International coach and jump specialist Jeremy Allen teaches and demonstrates how to jump with the arms up over the head. This is a follow-up and clarification video to Jeremy’s very first video on iCoachSkating which you should also watch to see a skater demonstrating the technique. Jeremy teaches skaters to grab the axis wrist with the non-axis hand, keeping the thumb of the non-axis hand back behind the axis arm and not “grabbing” or wrapping it in front. He notes that, “The extension with the arms is not always necessary” as many skaters may stretch too much and too soon during the jump. Instead, Jeremy wants to continue the stretch “within the rotation of the jump.”

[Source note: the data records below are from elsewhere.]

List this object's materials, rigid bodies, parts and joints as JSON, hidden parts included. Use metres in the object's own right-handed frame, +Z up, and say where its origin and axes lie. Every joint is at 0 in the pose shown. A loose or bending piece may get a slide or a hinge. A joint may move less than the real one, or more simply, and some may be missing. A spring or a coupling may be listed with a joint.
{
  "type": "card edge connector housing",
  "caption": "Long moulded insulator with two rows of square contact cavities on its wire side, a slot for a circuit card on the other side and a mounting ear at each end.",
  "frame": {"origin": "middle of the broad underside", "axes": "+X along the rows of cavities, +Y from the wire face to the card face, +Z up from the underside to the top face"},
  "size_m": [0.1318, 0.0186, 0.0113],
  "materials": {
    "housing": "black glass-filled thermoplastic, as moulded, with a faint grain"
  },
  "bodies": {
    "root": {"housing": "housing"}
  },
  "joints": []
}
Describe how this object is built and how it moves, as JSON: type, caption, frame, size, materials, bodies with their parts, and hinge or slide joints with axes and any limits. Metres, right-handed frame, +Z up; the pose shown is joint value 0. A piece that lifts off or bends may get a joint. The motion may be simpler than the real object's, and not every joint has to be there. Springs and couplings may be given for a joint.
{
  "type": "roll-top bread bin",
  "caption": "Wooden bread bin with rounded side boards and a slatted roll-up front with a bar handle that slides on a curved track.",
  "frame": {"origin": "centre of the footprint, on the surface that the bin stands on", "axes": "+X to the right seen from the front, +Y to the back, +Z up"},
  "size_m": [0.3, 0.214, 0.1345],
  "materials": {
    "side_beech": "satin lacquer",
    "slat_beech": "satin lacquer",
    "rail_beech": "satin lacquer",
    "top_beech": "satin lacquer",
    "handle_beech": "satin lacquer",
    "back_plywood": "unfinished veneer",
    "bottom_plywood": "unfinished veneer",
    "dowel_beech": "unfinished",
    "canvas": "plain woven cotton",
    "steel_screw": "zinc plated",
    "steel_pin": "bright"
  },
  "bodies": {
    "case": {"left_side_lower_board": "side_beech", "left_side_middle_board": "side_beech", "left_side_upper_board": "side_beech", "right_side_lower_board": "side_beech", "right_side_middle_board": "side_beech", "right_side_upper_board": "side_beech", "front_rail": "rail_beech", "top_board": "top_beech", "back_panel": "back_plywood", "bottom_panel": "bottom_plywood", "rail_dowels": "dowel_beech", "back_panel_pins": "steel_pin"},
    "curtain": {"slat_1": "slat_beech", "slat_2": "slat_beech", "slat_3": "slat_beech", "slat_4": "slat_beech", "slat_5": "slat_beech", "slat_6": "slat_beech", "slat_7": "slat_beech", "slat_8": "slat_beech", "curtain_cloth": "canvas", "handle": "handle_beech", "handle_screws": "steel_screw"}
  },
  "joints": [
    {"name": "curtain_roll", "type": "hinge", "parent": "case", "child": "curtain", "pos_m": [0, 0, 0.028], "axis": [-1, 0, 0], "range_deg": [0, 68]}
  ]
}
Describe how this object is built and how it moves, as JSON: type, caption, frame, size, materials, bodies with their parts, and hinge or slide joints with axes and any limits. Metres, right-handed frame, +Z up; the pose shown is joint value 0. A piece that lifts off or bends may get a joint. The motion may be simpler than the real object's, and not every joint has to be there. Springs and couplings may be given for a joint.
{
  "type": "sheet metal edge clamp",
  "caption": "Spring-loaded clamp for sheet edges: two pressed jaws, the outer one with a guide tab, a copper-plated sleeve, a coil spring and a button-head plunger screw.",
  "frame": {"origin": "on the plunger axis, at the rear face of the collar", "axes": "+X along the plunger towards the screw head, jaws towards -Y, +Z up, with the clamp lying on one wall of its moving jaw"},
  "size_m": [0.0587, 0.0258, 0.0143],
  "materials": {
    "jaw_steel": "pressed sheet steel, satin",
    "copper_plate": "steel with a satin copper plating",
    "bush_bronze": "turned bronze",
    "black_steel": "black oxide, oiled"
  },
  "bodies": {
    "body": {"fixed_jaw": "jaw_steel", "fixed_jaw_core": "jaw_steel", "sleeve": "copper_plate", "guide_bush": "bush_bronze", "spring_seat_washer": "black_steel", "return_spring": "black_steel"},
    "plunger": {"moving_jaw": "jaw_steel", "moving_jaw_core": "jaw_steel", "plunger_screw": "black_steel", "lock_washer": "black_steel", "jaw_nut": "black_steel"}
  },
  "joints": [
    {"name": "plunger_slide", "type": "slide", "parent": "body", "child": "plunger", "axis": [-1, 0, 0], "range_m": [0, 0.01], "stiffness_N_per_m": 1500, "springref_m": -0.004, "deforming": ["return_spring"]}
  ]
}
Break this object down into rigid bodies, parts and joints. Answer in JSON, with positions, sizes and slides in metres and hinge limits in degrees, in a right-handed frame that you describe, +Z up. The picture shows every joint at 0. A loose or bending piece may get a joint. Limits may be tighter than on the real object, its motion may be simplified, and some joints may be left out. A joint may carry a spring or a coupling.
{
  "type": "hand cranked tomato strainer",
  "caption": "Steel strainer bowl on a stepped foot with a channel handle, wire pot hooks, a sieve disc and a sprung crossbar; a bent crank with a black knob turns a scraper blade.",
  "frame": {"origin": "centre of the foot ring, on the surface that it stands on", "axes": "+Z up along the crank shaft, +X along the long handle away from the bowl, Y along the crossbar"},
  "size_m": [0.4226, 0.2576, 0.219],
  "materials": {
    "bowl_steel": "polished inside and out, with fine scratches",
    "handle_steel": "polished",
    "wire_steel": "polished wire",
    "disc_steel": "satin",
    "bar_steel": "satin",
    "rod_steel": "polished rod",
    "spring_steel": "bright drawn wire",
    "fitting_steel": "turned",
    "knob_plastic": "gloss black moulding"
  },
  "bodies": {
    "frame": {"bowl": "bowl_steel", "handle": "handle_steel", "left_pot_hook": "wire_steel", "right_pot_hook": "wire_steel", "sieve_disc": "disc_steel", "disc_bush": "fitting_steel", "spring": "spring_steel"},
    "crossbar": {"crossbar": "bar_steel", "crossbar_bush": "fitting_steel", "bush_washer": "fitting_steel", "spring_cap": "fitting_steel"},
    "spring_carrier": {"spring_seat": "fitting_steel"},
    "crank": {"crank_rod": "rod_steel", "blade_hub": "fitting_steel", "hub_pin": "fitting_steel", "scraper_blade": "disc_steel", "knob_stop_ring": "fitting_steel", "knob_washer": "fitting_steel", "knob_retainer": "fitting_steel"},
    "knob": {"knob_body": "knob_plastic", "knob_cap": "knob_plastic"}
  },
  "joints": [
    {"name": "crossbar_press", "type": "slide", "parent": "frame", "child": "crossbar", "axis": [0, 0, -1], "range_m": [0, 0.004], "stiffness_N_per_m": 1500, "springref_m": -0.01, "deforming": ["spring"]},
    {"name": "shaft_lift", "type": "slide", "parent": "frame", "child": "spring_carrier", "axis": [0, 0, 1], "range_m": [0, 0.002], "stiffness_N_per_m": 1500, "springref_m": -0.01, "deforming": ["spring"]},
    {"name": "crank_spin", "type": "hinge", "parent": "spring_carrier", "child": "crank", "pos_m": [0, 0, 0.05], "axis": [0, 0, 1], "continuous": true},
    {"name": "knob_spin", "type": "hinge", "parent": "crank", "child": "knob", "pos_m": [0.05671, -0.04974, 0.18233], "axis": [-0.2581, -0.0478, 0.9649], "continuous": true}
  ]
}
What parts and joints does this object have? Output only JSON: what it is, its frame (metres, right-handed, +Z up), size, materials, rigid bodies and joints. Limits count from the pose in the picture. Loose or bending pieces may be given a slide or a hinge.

Next Jeremy demonstrates the two basic ways that skaters can move the arms during the take-off in order to execute the grab and overhead reach. He emphasizes that “there’s no right way.” One way involves making the grab in front of the body just prior to pressing the arms over the head. This is a more controlled method, and skaters often describe the feeling of this as pressing straight up. The second way of getting the arms over the head has the grab happening after the arms are already up, and Jeremy describes this method as using the arms in a “windmill fashion” where the arms go up independently and the grab happens over the head. This method can result in more rotational energy but it tends to be more difficult to control or make precise.
Jeremy ends the video by noting that he teaches “arms up” for all the jumps when doing off ice jump training. Learning to jump with the arms up “can add to your ability to adapt, it can strengthen your rotating position… (by) creating that super straight line in the air which we all want in rotation.”